My sons & I wade fish for reds in shallow with lots of fine weeds that quickly foul any fast sinking flies. Pretty well negates Clouser, weighted crabs, etc. Poppers will work at time but also can scatter the fish quick.

Others mentioned SeaDucers which work well as they sink slow and do well with slow as retrieve. They are darn easy to tie and you can make up in all kinds of colors to 'match the hatch'.

Below is a pic of a streamer I purchased at Cabelas and it works well. Virtually weedless, casts like a bullet at the bucktail lays back and doesn't hold water during your cast. Its' pretty sparse so does well in the wind.

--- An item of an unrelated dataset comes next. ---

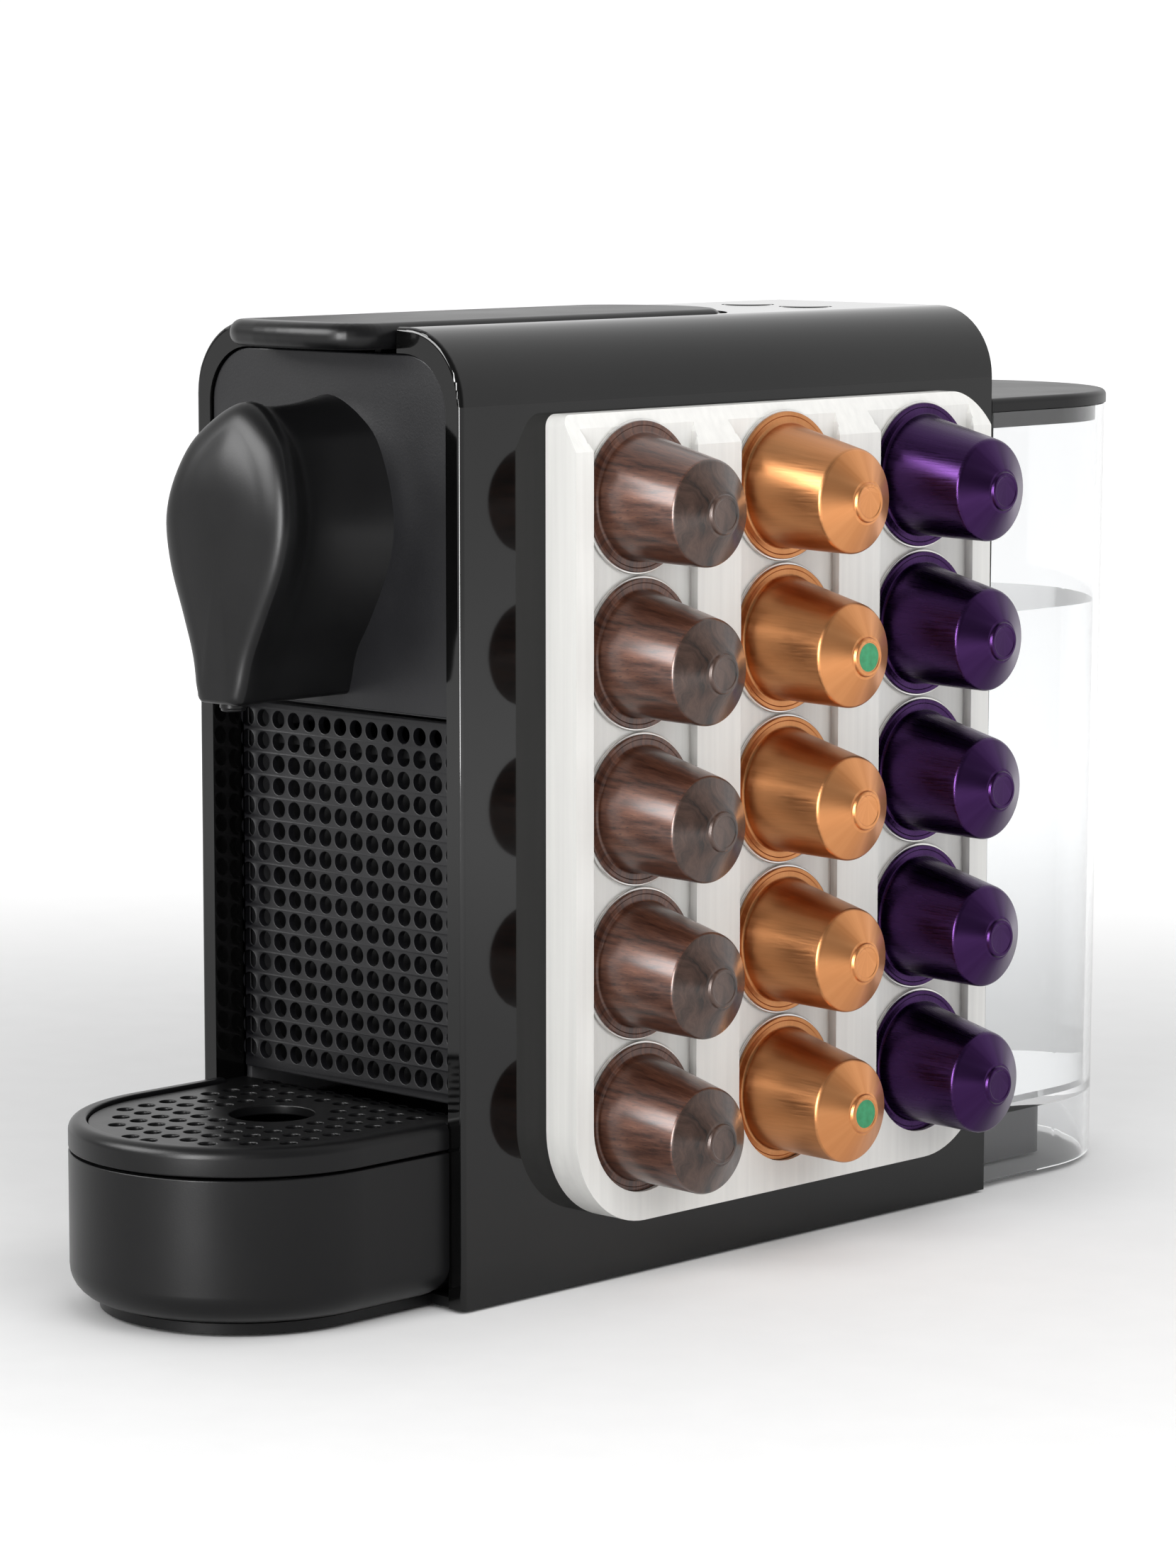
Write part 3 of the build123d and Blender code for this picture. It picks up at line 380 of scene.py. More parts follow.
def circuit_board():
    """Green board with a faint pattern of tracks."""
    made = Finish("board_green", (0.03, 0.16, 0.07), 0.35)
    tracks = made.node(
        "TexBrick",
        {
            "Vector": made.place, "Scale": 260.0, "Mortar Size": 0.03,
            "Color1": (0.02, 0.13, 0.05, 1), "Color2": (0.025, 0.16, 0.07, 1),
            "Mortar": (0.10, 0.30, 0.14, 1),
        },
    )
    made.color(tracks.outputs["Color"])
    made.bump(tracks.outputs["Fac"], 0.03)
    made.roughness(made.spread(made.noise(300), 0.3, 0.45))
    return made.material


def around_axis(made, turn_scale, along_scale):
    """Coordinates that run around the capsule's X axis and slowly along it."""
    parts = made.node("SeparateXYZ", {"Vector": made.place})
    flat = made.node("CombineXYZ", {"Y": parts.outputs["Y"], "Z": parts.outputs["Z"]})
    unit = made.node("VectorMath", {0: flat.outputs["Vector"]}, operation="NORMALIZE")
    wide = made.node(
        "VectorMath", {0: unit.outputs["Vector"], "Scale": turn_scale}, operation="SCALE"
    )
    along = made.node("CombineXYZ", {"X": made.math("MULTIPLY", parts.outputs["X"], along_scale)})
    summed = made.node(
        "VectorMath", {0: wide.outputs["Vector"], 1: along.outputs["Vector"]}, operation="ADD"
    )
    return summed.outputs["Vector"], parts


def brushed_foil(name, color, deep, roughness, side_length, painted_end_reflection):
    """Anodised aluminium, drawn along the capsule's side and plain on its end; the end's colour is
    painted lighter as a painted reflection.
    """
    made = Finish(name, color, roughness, Metallic=1.0)
    place, parts = around_axis(made, 24.0, 90.0)
    on_side = made.math("LESS_THAN", parts.outputs["X"], side_length * MM)
    raw = made.noise(1.0, detail=6, place=place, rough=0.65)
    streaks = made.math("MULTIPLY_ADD", made.math("SUBTRACT", raw, 0.5), on_side, 0.5)
    broad, _ = around_axis(made, 2.2, 30.0)
    shade = made.noise(1.0, detail=3, place=broad)
    tone = made.ramp(shade, ((0.3, deep), (0.7, color)))
    side = made.mix(made.spread(streaks, 0.0, 0.5), tone, [min(1, c * 1.3) for c in color])
    # The end's colour is multiplied up by the gain: a painted reflection on the capsule's end, not
    # the foil's own colour.
    end = made.ramp(
        shade,
        ((0.3, [c * painted_end_reflection for c in deep]), (0.7, [min(1, c * painted_end_reflection) for c in color])),
    )
    made.color(made.mix(on_side, end, side))
    made.roughness(made.spread(streaks, roughness - 0.09, roughness + 0.11))
    made.bump(streaks, 0.05, 0.55)
    made.bump(made.noise(2200, detail=2), 0.006, 0.5)
    return made.material


def walnut_foil(side_length):
    """Wood-grain print on aluminium: grain and pores along the side, swirls on the end."""
    made = Finish("walnut_foil", (0.16, 0.085, 0.06), 0.36, Metallic=0.45, Coat_Weight=0.75,
                  Coat_Roughness=0.24, Coat_IOR=1.5)
    place, parts = around_axis(made, 7.0, 70.0)
    grain = made.noise(1.0, detail=8, place=place, rough=0.72)
    side = made.ramp(
        grain,
        (
            (0.32, (0.011, 0.004, 0.003)),
            (0.44, (0.064, 0.022, 0.012)),
            (0.58, (0.115, 0.043, 0.024)),
            (0.76, (0.185, 0.080, 0.048)),
        ),
    )
    fine, _ = around_axis(made, 42.0, 420.0)
    pores = made.noise(1.0, detail=3, place=fine, rough=0.6)
    dark_pores = made.spread(pores, -2.2, 1.35)
    side = made.mix(made.math("MULTIPLY", dark_pores, 0.75), side, (0.020, 0.011, 0.009))
    bend = made.noise(70, detail=3)
    shift = made.node("CombineXYZ", {"Y": made.math("MULTIPLY", bend, 0.018)})
    bent = made.node(
        "VectorMath", {0: made.place, 1: shift.outputs["Vector"]}, operation="ADD"
    ).outputs["Vector"]
    swirl = made.noise(210, stretch=(0.4, 1.0, 0.30), detail=8, place=bent, rough=0.72)
    end = made.ramp(
        swirl,
        (
            (0.36, (0.006, 0.004, 0.003)),
            (0.45, (0.034, 0.016, 0.010)),
            (0.56, (0.062, 0.031, 0.021)),
            (0.75, (0.105, 0.060, 0.043)),
        ),
    )
    on_end = made.math("GREATER_THAN", parts.outputs["X"], side_length * MM)
    made.color(made.mix(on_end, side, end))
    made.roughness(made.spread(grain, 0.32, 0.48))
    made.bump(grain, 0.05, 0.6)
    made.bump(pores, 0.03, 0.5)
    return made.material


def foil_edge():
    """Bare aluminium of the membrane's edge."""
    made = Finish("foil_edge", (0.80, 0.79, 0.77), 0.34, Metallic=1.0)
    dents = made.noise(420, detail=4)
    made.roughness(made.spread(dents, 0.26, 0.45))
    made.color(made.ramp(dents, ((0.3, (0.70, 0.69, 0.67)), (0.7, (0.86, 0.85, 0.83)))))
    made.bump(dents, 0.06)
    return made.material


def printed_dot():
    """Green printed dot, slightly uneven."""
    made = Finish("printed_dot", (0.015, 0.22, 0.085), 0.38)
    specks = made.noise(700, detail=4)
    made.color(made.ramp(specks, ((0.3, (0.010, 0.18, 0.065)), (0.7, (0.025, 0.26, 0.11)))))
    made.roughness(made.spread(specks, 0.32, 0.46))
    made.bump(specks, 0.01)
    return made.material


# ---------------------------------------------------------------- capsules' measures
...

I'm a fair weather tier and dislike dealing with epoxy but this is an easy pattern to tie. Thus different colors, bars, eyes could be added to "match the hatch". Cabelas put them on sale in their bargain basement for $.85 ea & I bought 4 dozen.

Again beautiful pics.

Pete A.


----------



## Stuart (May 21, 2004)

jbenny said:


> Where is this at? Looks great.


 Lol. Go to any bay system, do some scouting etc...... Redfish are everywhere in abundance.


----------



## Xplorin08 (Jan 18, 2011)

very cool pics!! so jealous.

Hope to get out on the water and see something similar in the next couple of weeks.


----------